In Critical Digital Services: An Under-Studied Safety-Critical Domain, John Allspaw asks:
Critical digital services has yet to experience its “Three-Mile Island” event. Is
such an accident necessary for the domain to take human performance seriously? Or can it translate what other domains have learned and make productive use of
those lessons to inform how work is done and risk is anticipated for the future?
I don’t think the software world will ever experience such an event.
The effect of TMI
The Three Mile Island accident (TMI) is notable, not because of the immediate impact on human lives, but because of the profound effect it had on the field of safety science.
Before TMI, the prevailing theories of accidents was that they were because of issues like mechanical failures (e.g., bridge collapse, boiler explosion), unsafe operator practices, and mixing up physical controls (e.g., switch that lowers the landing gear looks similar to switch that lowers the flaps).
But TMI was different. It’s not that the operators were doing the wrong things, but rather that they did the right things based on their understanding of what was happening, but their understanding of what was happening, which was based on the information that they were getting from their instruments, didn’t match reality. As a result, the actions that they took contributed to the incident, even though they did what they were supposed to do. (For more on this, I recommend watching Richard Cook’s excellent lecture: It all started at TMI, 1979).
TMI led to a kind of Cambrian explosion of research into human error and its role in accidents. This is the beginning of the era where you see work from researchers such as Charles Perrow, Jens Rasmussen, James Reason, Don Norman, David Woods, and Erik Hollnagel.
Why there won’t be a software TMI
TMI was significant because it was an event that could not be explained using existing theories. I don’t think any such event will happen in a software system, because I think that every complex software system failure can be “explained”, even if the resulting explanation is lousy. No matter what the software failure looks like, someone will always be able to identify a “root cause”, and propose a solution (more automation, better procedures). I don’t think a complex software failure is capable of creating TMI style cognitive dissonance in our industry: we’re, unfortunately, too good at explaining away failures without making any changes to our priors.
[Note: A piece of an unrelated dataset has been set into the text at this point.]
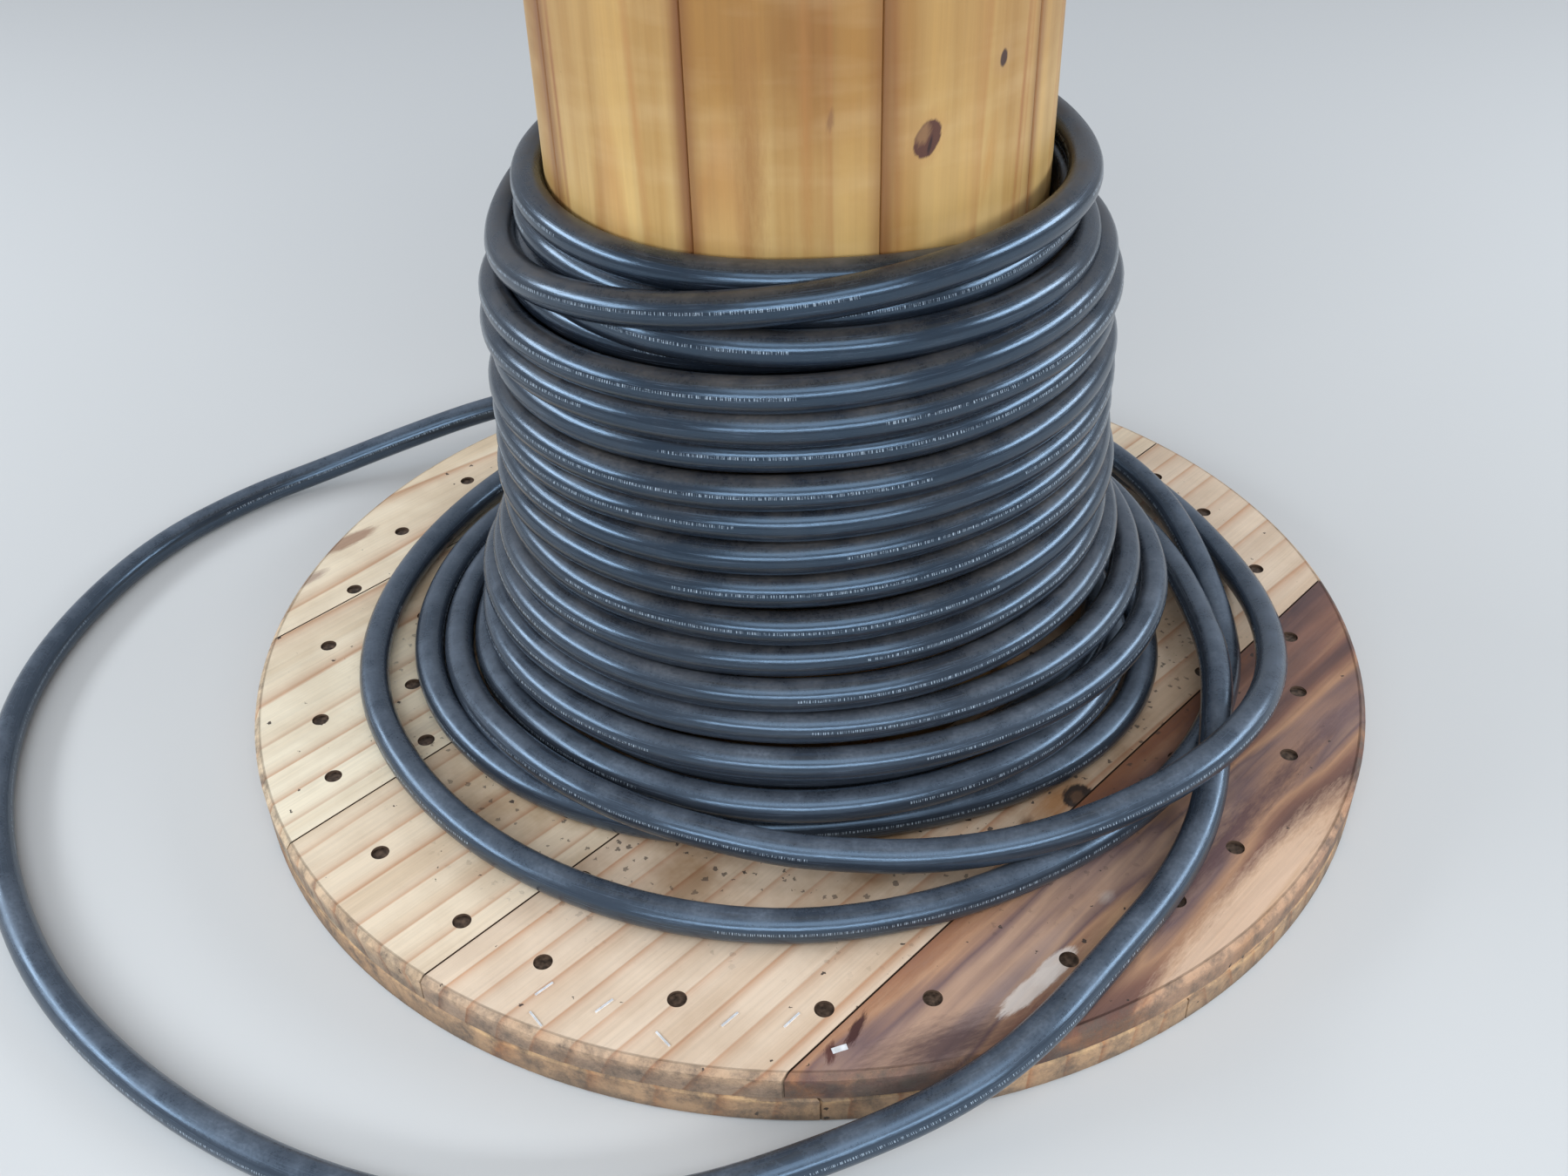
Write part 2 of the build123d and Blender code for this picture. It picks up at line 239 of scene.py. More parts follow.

We’ll continue to have Therac-25s, Knight Capitals, Air France 447s, 737 Maxs, 911 outages, Rogers outages, and Tesla autopilot deaths. Some of them will cause enormous loss of human life, and will result in legislative responses. But no such accident will compel the software industry to, as Allspaw puts it, take human performance seriously.
Our only hope is that the software industry eventually learns the lessons that the safety science learned from the original TMI.